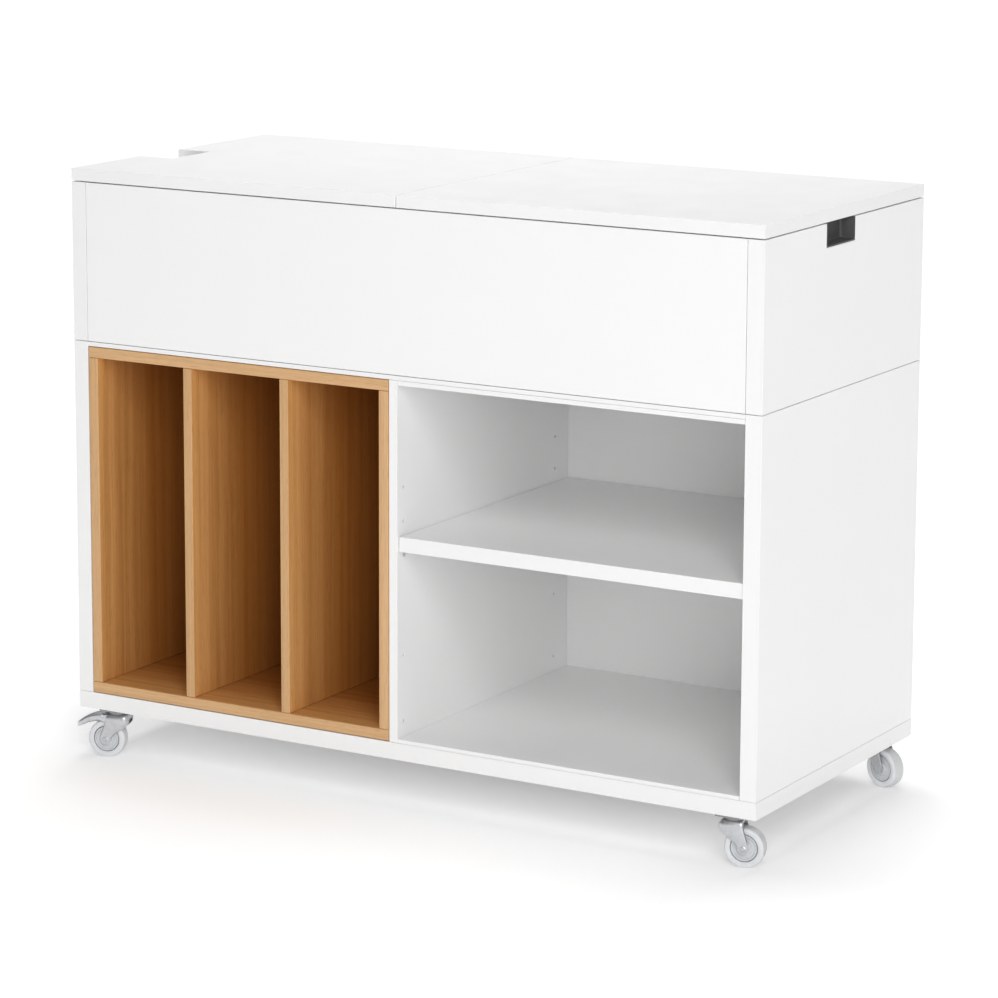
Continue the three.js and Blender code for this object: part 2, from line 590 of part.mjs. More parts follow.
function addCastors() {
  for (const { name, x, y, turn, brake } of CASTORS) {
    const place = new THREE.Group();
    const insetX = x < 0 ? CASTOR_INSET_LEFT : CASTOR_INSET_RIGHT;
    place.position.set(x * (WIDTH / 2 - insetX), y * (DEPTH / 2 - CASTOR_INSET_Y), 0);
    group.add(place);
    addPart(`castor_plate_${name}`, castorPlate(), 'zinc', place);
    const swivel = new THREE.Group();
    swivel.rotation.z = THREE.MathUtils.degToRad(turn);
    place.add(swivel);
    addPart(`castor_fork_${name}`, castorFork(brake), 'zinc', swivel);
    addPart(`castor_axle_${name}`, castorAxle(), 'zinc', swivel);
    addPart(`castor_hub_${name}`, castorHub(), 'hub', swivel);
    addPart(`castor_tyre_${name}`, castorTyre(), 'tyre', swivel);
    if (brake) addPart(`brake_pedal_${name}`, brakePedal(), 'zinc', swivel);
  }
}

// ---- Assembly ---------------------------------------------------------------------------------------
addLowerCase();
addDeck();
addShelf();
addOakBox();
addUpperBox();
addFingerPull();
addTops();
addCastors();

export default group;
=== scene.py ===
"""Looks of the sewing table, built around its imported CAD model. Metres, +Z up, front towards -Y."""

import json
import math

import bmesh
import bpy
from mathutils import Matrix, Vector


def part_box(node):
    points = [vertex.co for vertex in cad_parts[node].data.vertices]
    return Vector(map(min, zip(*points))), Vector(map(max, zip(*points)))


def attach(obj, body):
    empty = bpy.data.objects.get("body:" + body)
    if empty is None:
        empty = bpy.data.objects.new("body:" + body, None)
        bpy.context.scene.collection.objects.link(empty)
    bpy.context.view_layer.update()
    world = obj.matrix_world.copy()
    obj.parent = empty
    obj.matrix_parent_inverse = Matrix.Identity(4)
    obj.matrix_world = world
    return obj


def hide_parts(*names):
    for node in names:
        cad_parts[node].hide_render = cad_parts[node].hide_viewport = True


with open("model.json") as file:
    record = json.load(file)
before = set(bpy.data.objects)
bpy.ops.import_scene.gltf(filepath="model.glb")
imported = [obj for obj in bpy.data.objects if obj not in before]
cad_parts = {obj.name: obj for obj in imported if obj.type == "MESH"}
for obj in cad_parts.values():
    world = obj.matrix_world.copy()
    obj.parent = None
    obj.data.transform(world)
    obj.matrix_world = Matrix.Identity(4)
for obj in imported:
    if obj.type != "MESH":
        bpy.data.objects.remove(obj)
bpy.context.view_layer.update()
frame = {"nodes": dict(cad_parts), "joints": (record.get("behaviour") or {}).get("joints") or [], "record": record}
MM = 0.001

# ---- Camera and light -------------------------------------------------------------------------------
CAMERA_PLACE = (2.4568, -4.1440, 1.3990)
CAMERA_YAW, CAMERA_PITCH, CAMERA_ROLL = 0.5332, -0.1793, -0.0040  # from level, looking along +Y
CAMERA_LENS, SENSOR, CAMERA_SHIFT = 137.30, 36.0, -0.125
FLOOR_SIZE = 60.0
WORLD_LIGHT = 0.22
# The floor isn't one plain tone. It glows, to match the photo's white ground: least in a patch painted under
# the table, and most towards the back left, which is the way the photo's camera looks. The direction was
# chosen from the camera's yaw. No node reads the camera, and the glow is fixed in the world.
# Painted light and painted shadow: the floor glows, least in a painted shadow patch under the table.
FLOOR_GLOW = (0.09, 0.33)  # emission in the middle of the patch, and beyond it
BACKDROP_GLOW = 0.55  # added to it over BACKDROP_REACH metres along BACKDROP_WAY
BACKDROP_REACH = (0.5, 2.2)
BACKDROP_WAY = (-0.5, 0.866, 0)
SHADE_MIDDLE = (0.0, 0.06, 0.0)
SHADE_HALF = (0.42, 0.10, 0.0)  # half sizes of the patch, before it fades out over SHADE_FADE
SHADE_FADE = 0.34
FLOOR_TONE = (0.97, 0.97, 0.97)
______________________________
Exercise: Your task is to output all of the data above word for word.

Reply:
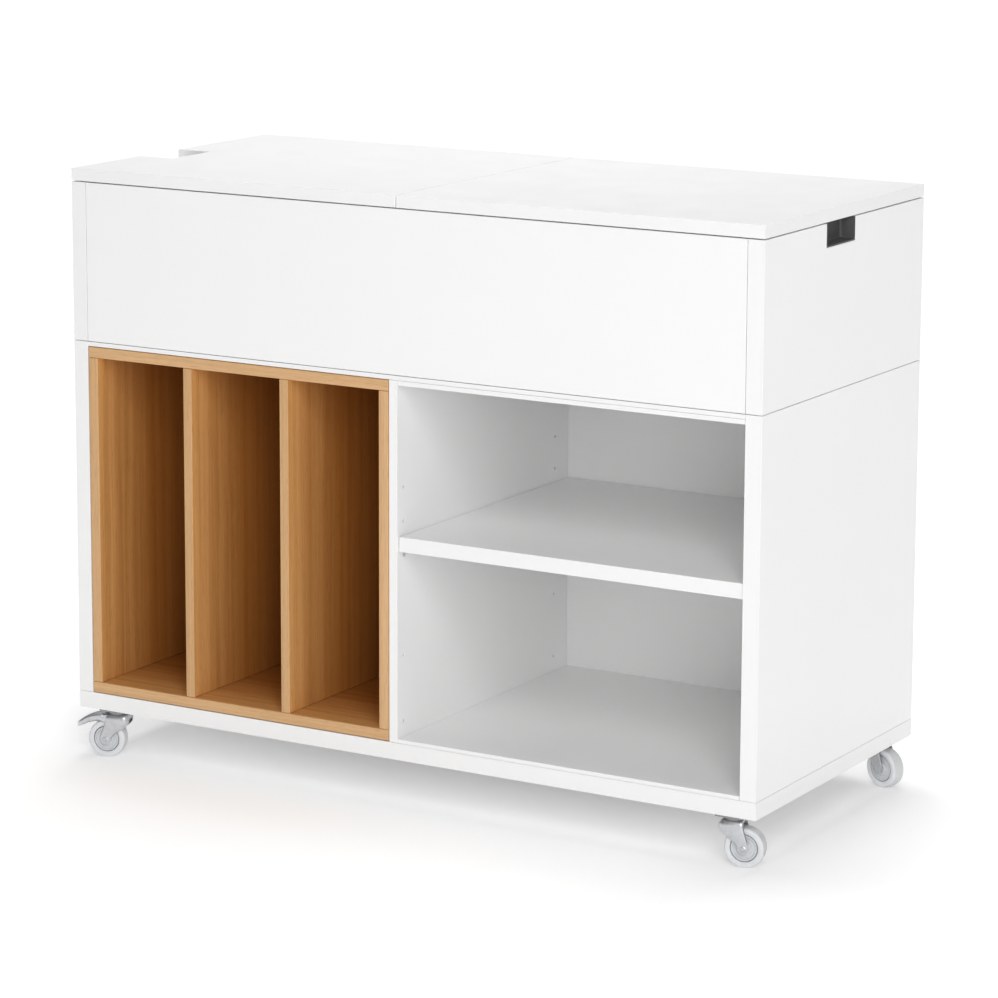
Continue the three.js and Blender code for this object: part 2, from line 590 of part.mjs. More parts follow.
function addCastors() {
  for (const { name, x, y, turn, brake } of CASTORS) {
    const place = new THREE.Group();
    const insetX = x < 0 ? CASTOR_INSET_LEFT : CASTOR_INSET_RIGHT;
    place.position.set(x * (WIDTH / 2 - insetX), y * (DEPTH / 2 - CASTOR_INSET_Y), 0);
    group.add(place);
    addPart(`castor_plate_${name}`, castorPlate(), 'zinc', place);
    const swivel = new THREE.Group();
    swivel.rotation.z = THREE.MathUtils.degToRad(turn);
    place.add(swivel);
    addPart(`castor_fork_${name}`, castorFork(brake), 'zinc', swivel);
    addPart(`castor_axle_${name}`, castorAxle(), 'zinc', swivel);
    addPart(`castor_hub_${name}`, castorHub(), 'hub', swivel);
    addPart(`castor_tyre_${name}`, castorTyre(), 'tyre', swivel);
    if (brake) addPart(`brake_pedal_${name}`, brakePedal(), 'zinc', swivel);
  }
}

// ---- Assembly ---------------------------------------------------------------------------------------
addLowerCase();
addDeck();
addShelf();
addOakBox();
addUpperBox();
addFingerPull();
addTops();
addCastors();

export default group;
=== scene.py ===
"""Looks of the sewing table, built around its imported CAD model. Metres, +Z up, front towards -Y."""

import json
import math

import bmesh
import bpy
from mathutils import Matrix, Vector


def part_box(node):
    points = [vertex.co for vertex in cad_parts[node].data.vertices]
    return Vector(map(min, zip(*points))), Vector(map(max, zip(*points)))


def attach(obj, body):
    empty = bpy.data.objects.get("body:" + body)
    if empty is None:
        empty = bpy.data.objects.new("body:" + body, None)
        bpy.context.scene.collection.objects.link(empty)
    bpy.context.view_layer.update()
    world = obj.matrix_world.copy()
    obj.parent = empty
    obj.matrix_parent_inverse = Matrix.Identity(4)
    obj.matrix_world = world
    return obj


def hide_parts(*names):
    for node in names:
        cad_parts[node].hide_render = cad_parts[node].hide_viewport = True


with open("model.json") as file:
    record = json.load(file)
before = set(bpy.data.objects)
bpy.ops.import_scene.gltf(filepath="model.glb")
imported = [obj for obj in bpy.data.objects if obj not in before]
cad_parts = {obj.name: obj for obj in imported if obj.type == "MESH"}
for obj in cad_parts.values():
    world = obj.matrix_world.copy()
    obj.parent = None
    obj.data.transform(world)
    obj.matrix_world = Matrix.Identity(4)
for obj in imported:
    if obj.type != "MESH":
        bpy.data.objects.remove(obj)
bpy.context.view_layer.update()
frame = {"nodes": dict(cad_parts), "joints": (record.get("behaviour") or {}).get("joints") or [], "record": record}
MM = 0.001

# ---- Camera and light -------------------------------------------------------------------------------
CAMERA_PLACE = (2.4568, -4.1440, 1.3990)
CAMERA_YAW, CAMERA_PITCH, CAMERA_ROLL = 0.5332, -0.1793, -0.0040  # from level, looking along +Y
CAMERA_LENS, SENSOR, CAMERA_SHIFT = 137.30, 36.0, -0.125
FLOOR_SIZE = 60.0
WORLD_LIGHT = 0.22
# The floor isn't one plain tone. It glows, to match the photo's white ground: least in a patch painted under
# the table, and most towards the back left, which is the way the photo's camera looks. The direction was
# chosen from the camera's yaw. No node reads the camera, and the glow is fixed in the world.
# Painted light and painted shadow: the floor glows, least in a painted shadow patch under the table.
FLOOR_GLOW = (0.09, 0.33)  # emission in the middle of the patch, and beyond it
BACKDROP_GLOW = 0.55  # added to it over BACKDROP_REACH metres along BACKDROP_WAY
BACKDROP_REACH = (0.5, 2.2)
BACKDROP_WAY = (-0.5, 0.866, 0)
SHADE_MIDDLE = (0.0, 0.06, 0.0)
SHADE_HALF = (0.42, 0.10, 0.0)  # half sizes of the patch, before it fades out over SHADE_FADE
SHADE_FADE = 0.34
FLOOR_TONE = (0.97, 0.97, 0.97)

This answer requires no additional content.